Un siècle plus tard, les formulations ne sont plus aussi caricaturales, mais elles font pourtant écho à ces tendances lourdes, intrusives et moralisatrices, insistant sur les comportements individuels des chômeurs, perçus comme un élément déterminant de leur situation. On frôle parfois l'hygiénisme, comme dans ce document sidérant publié en 2017 par une agence Pôle Emploi, et retiré dans les 24 heures face au tollé qu'il a suscité. Intitulé « la journée type d'un demandeur d'emploi », ce schéma d'une insupportable et condescendante fausse bienveillance prescrit tranquillement aux demandeurs d'emploi le mode de vie que l'on attend d'eux : on y fixe l'heure du réveil à 7 h 45, avec exercices physiques pour se « booster » ; ne pas oublier la douche à 8 h 30 ; 8 h 45 (10 minutes prescrites pour « réfléchir à ses motivations » ), à 8 h 45, le petit-déjeuner doit être copieux et de préférence se prendre sur le balcon (c'est bien connu, tous les chômeurs en disposent !) pour « profiter de la lumière du jour ». Bon prince, nos « coachs en développement personnels » de Pôle emploi accordent, après une journée active, un temps personnel à « consacrer à sa famille ! »
L'histoire n'est pas si anecdotique qu'il y paraît, tant elle illustre le champ toujours élargi des contrôles possibles. Car au moins depuis l’apparition d’un chômage de masse durable depuis les années 70, les « contreparties » demandées aux chômeurs et les contrôles (et les moyens humains afférents) se sont accrus. De plus en plus, les conseillers référents sondent des éléments aussi subjectifs que la motivation ou le dynamisme. « Une même situation peut conduire à deux décisions opposées – radiation ou clôture – tout aussi légales l’une que l’autre, en fonction de la position idéologique du contrôleur. » explique Michel, agent chargé du contrôle des chômeurs.

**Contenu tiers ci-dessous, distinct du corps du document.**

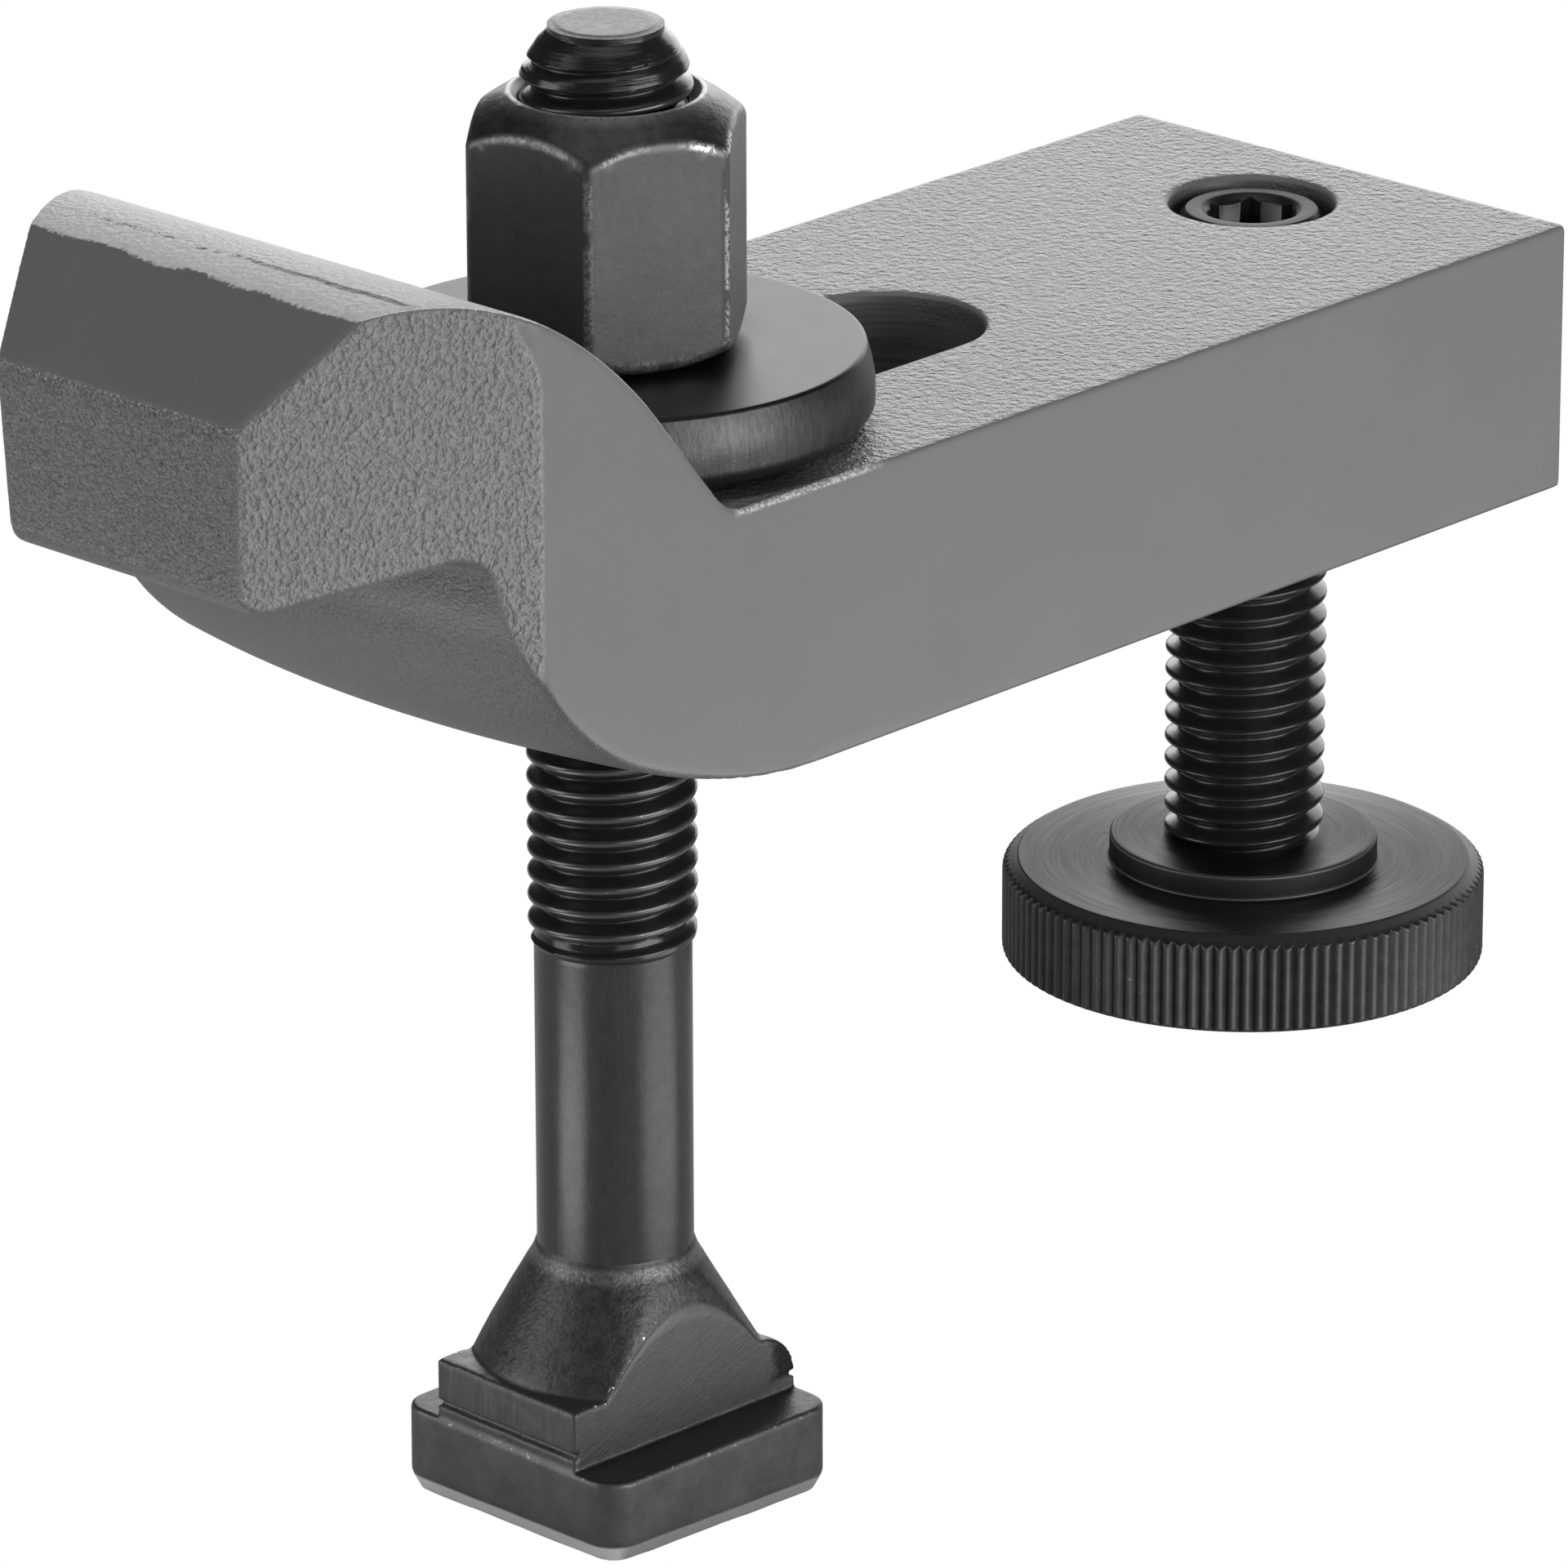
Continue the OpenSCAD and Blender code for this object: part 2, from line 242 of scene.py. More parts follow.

Des contrôles froids, sans aucune rencontre physique
Pour tenter d’ « objectiver » ce critère de recherche active d'emploi, l’État a retiré aux conseillers référents ce rôle de contrôle pour le confier à des plateformes régionales. Les contrôleurs sont toujours des agents de Pôle Emploi, mais n'ont plus aucun contact physique avec les sans-emploi contrôlés. Tout se passe par courrier électronique et téléphone, avec ce que cela comporte de glaciale inhumanité bureaucratique. Le risque d'empathie est ainsi amoindri, et la sévérité du contrôle s'en retrouve accru.